The Devil Wears Prada 2 is unfortunately the complete opposite of Miranda Priestly. Lacking bite or edge, it plays it safe with mushy kindness between the characters and leans heavily into nostalgia rather than telling a story of real substance. Unlike a cerulean sweater, The Devil Wars Prada 2 does not feel the product of years of investment and decision-making.

The original, The Devil Wears Prada, was no masterpiece. It played in the same space that many early-00’s chick flicks did with characters engaged in lofty dream jobs oblivious to economic realities. They were a good bit of fantasy, and this one was no different.

That said, The Devil Wears Prada did manage to be a cut above with talented performances and a somewhat uncompromising look at the fashion industry. For every praise about the art of fashion, there were many scenes putting the shallowness and cut-throat nature on full display. Priestly was an antagonist elevated by the nuance of Meryl Streep‘s fantastic performance.

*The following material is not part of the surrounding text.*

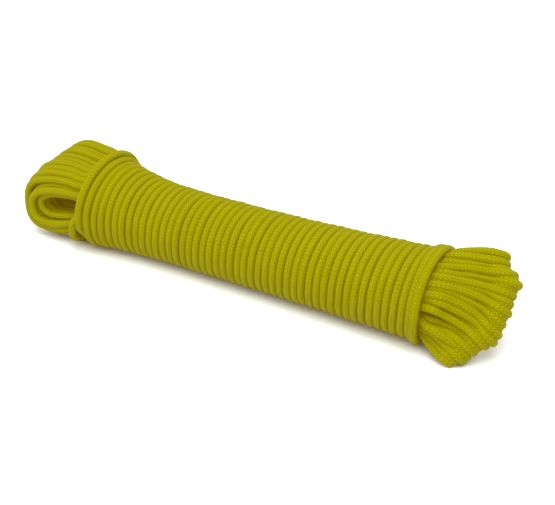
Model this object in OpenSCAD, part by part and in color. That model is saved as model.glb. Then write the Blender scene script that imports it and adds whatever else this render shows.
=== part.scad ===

But The Devil Wears Prada 2 enters 2026 in a different world than 2006. It’s as though the screenwriter decided the escapism and bite of the original was not what modern audiences wanted, and rather embarrassingly devotes many a line of dialogue to making Anne Hathway‘s Andy into a spout of the assumed collective frustration towards capitalism, fashion’s excesses, and any other “virtuous values.” Everything from gentrification of old apartment buildings, to corporate downsizing, and the shrinking field of journalism are all throw into the film’s sauce. Andy even makes sure to apologize for complaining about losing her job when so many others have it harder, a line that felt meant to be spoon-fed right to the audience.

Were a more talented chef stirring the pot, perhaps The Devil Wears Prada 2 could have taken these various elements and melded them into a satisfying medley of flavor with both surface flair and deeper appeal. The ideas were all there to make this movie a real commentary on where fashion stands in 2026 and how professionals had to navigate a different economic market than twenty years ago. But instead, they allowed that drug nostalgia to spill into the stew and utterly ravage it.

One of the bigger crimes comes in the characterization of Miranda overall. The first film ended with Miranda making a vicious move to assert the thesis that no matter what Andy did to earn Miranda’s respect, the industry and its head honchos were inherently never going to do so and would betray whoever they needed to get ahead. Thus, Andy exists working for Runaway with her morality intact, if her doe-eyed innocence reduced.

Indeed, it seems director David Frankel decides to make the primary purpose of the editing beats to leap from one nostalgic moment to another without regard to any other narrative flow or telling a cogent storyline. The editing is so all over the place that it feels like three different versions of a movie mashed together. It treats every instance of Andy and Stanley Tucci‘s Nigel interacting with a doe-eyed fondness, hoping to reinvoke the spritely friendship from the first film. And while there is some amusement in seeing Miranda to attempt to navigate a business meeting in 2026 where the workplace tolerates far less verbal thrashing than Miranda dealt out in 2006, these moments too are more played as callbacks than new moments in their own right.

While the ending of this film attempts to have some dialogue vaguely enforce the same principle, it’s a complete kid-gloves version of the scene. Instead, Miranda is lacking the same forceful vigor here and too much of the movie is having Andy and Miranda make nice with each other. By the end, it hardly feels like the same character anymore, though Streep continues to do well. The ending also feels like a betrayal of Andy’s character and not at all what her character would dream of doing.

Emily Blunt‘s Emily, meanwhile, feels added to the film as an afterthought. She’s thrown in haphazardly in the first two acts in ways that feel the product of multiple rewrites with little narrative cogency. This is compounded in a very sloppy final act that attempts to take the idea of Miranda’s corporate espionage from the first movie and put it on overdrive. As part of the theme of everything needing to end with happiness and harmony, Emily’s rather massive betrayal of Miranda and Andy is brushed over.

The movie has its merits, to be fair. There are some funny moments and amusing performances from Justin Theroux and Blunt acting as a dating couple. B.J. Novak always seems at home playing cartoonish corporate executive jerks. The ideas it hints at seem intriguing.

One just wishes something more than 00’s nostalgia was driving this recent wave of movies. Between this and Freakier Friday, it seems only a matter of time until things like 13 Going on 30, How to Lose a Guy in 10 Days, and Failure to Launch get sequels. Hopefully, they can make films that don’t feel like they were edited to be split into Tik Tok reels.

Hopefully, they can have something to say.